Post by swampy » Thu Jul 16, 2009 4:34 pm

Congratulations to the ABC for presenting as best they could a balanced story on Natural Sequence Farming. It was unfortunate that the naysayers could not be coaxed onto the screen but following the full interviews with all participants it is pretty obvious where the disagreement with Peter's approaches and "establishment" lie. Those differences {the use of Willows for creek stabilisation and weeds for pasture improvement} need further debate.

Contrary to Tony Coote's observation that willows did not propagate on waterways on his land, the general observation travelling throughout Australia is that these are aggressive colonisers and have spread far wider than their original plantings. Blackberries are an enormous nuisance, tying up large tracts of bush where they have been allowed to grow unhindered. I do find it hard to accept that these plants should be part of a solution.

The sequence of transition that Tony suggested that willows make way for other more suitable species, like Casuarina is a very important theory that needs clarification. If it does happen then this may be acceptable. However, from my observations it doesn't. Willows just take over and dominate a stream once they have gained hold and rarely relinquish their stranglehold.

However, the idea of hydrating the land by slowing down the flow of water and using natural structures and vegetation to achieve this is a basically sensible idea. I have an idea which may be more compatible with the overall desire to re-hydrate but using vegetation that is more in harmony with the native landscape.

What about using vegetation that is native and does a good job of forming dense fibrous root systems that cope with some flooding, in particular bullrushes? These are native, low growing plants that thrive in wet conditions and leave some open water for fish-life to proliferate as well as water plants which do require sunlight. A dam could be constructed so that a wall within a wall would exist where the bullrushes are fed the first bit of water entering a pond in a low mound constructed around both margins of the pond.

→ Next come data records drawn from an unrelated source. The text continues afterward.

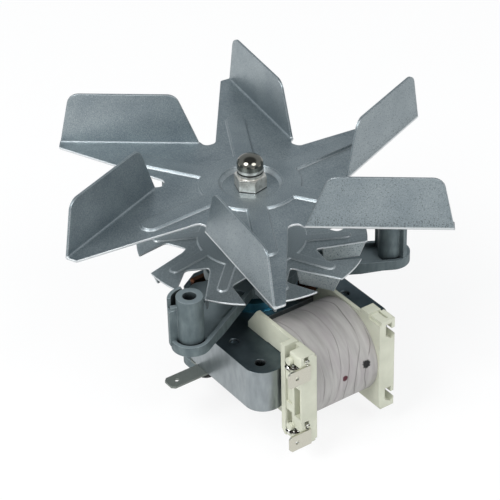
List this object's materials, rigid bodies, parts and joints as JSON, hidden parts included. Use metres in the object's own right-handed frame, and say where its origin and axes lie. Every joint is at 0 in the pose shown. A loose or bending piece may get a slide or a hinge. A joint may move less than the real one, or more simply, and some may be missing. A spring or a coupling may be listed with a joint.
{
  "type": "oven fan motor",
  "caption": "Shaded-pole motor that hangs from a three-post cast bracket, with a folded sheet fan for the oven and a small cooling fan on its shaft.",
  "frame": {"origin": "on the shaft axis, in the plane of the three post tops that bolt to the oven wall", "axes": "+Z along the shaft towards the main fan and the oven, -Y towards the coil, the near post of the picture at -150 degrees"},
  "size_m": [0.15, 0.1312, 0.0992],
  "materials": {
    "lamination_steel": "varnished stack of laminations, satin",
    "rotor_steel": "ground and lacquered laminations, glossy",
    "copper": "bare copper, darkened by heat",
    "bobbin_plastic": "moulded glass-filled plastic, ivory, matte",
    "enamelled_copper": "enamelled wire, glossy",
    "insulation_tape": "wrinkled insulation tape, pale grey",
    "tinned_brass": "tin plated, bright",
    "die_cast_zinc": "die-cast zinc alloy, matte grey",
    "sintered_bronze": "sintered, oil soaked",
    "felt": "oiled felt",
    "spring_steel": "spring steel, oiled",
    "black_steel": "black oxide, glossy",
    "dull_zinc_steel": "zinc plated, dull",
    "bright_steel": "ground bright steel",
    "cast_aluminium": "cast aluminium",
    "nylon": "nylon, matte",
    "brass_turned": "turned brass",
    "aluminised_steel": "aluminised sheet steel, satin with fine speckle",
    "nickel_plate": "nickel plated, bright"
  },
  "bodies": {
    "stator": {"stator_core": "lamination_steel", "coil_yoke": "lamination_steel", "shading_ring_left_first": "copper", "shading_ring_left_second": "copper", "shading_ring_right_first": "copper", "shading_ring_right_second": "copper", "bobbin": "bobbin_plastic", "coil_winding": "enamelled_copper", "coil_tape": "insulation_tape", "terminal_upper": "tinned_brass", "terminal_lower": "tinned_brass", "front_bracket": "die_cast_zinc", "front_bearing": "sintered_bronze", "front_oil_felt": "felt", "front_bearing_clip": "spring_steel", "rear_bracket": "die_cast_zinc", "rear_bearing": "sintered_bronze", "rear_oil_felt": "felt", "rear_bearing_clip": "spring_steel", "clamp_screw_left": "black_steel", "clamp_screw_right": "black_steel", "earth_tab": "dull_zinc_steel"},
    "rotor": {"shaft": "bright_steel", "rotor_core": "rotor_steel", "rotor_cage": "cast_aluminium", "front_thrust_washer": "nylon", "rear_thrust_washer": "nylon", "front_spacer": "brass_turned", "rear_spacer": "brass_turned", "fan_seat_washer": "bright_steel", "cooling_fan_hub": "brass_turned", "cooling_fan": "aluminised_steel", "main_fan": "aluminised_steel", "dome_nut": "nickel_plate"}
  },
  "joints": [
    {"name": "rotor_spin", "type": "hinge", "parent": "stator", "child": "rotor", "pos_m": [0, 0, 0], "axis": [0, 0, 1], "continuous": true}
  ]
}
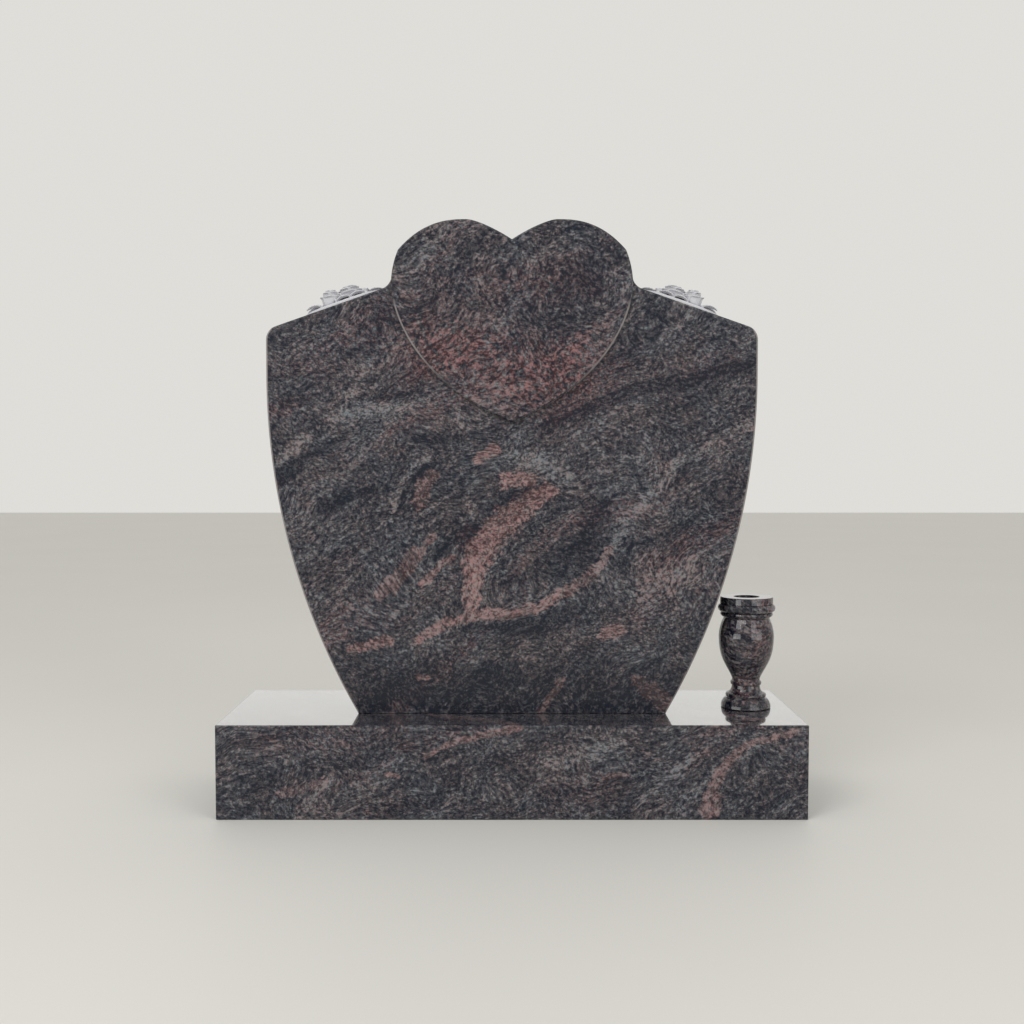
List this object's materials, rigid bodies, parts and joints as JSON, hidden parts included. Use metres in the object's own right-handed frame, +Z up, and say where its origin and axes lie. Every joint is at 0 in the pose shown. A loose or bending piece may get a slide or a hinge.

This ring pool would receive the first amount of water to flow into a dam following a dry period and would help to keep the border of the pond moist throughout the year. Once sufficient water entered the pond, this boundary wall would be over-topped and the main pond filled from the edges in and not the single entry point of the in-flowing stream. The result would be a permanent ring of vegetation {bullrushes, melaleucas, casuarinas etc - native plant species and all naturally occupants of river systems in Australia}.

This wet edge would allow vegetation to continually grow on the margin of the pond, even though at times the centre may become completely dry. It is this vegetation that gives the pond wall its strength, along with soil that is only rarely over-topped.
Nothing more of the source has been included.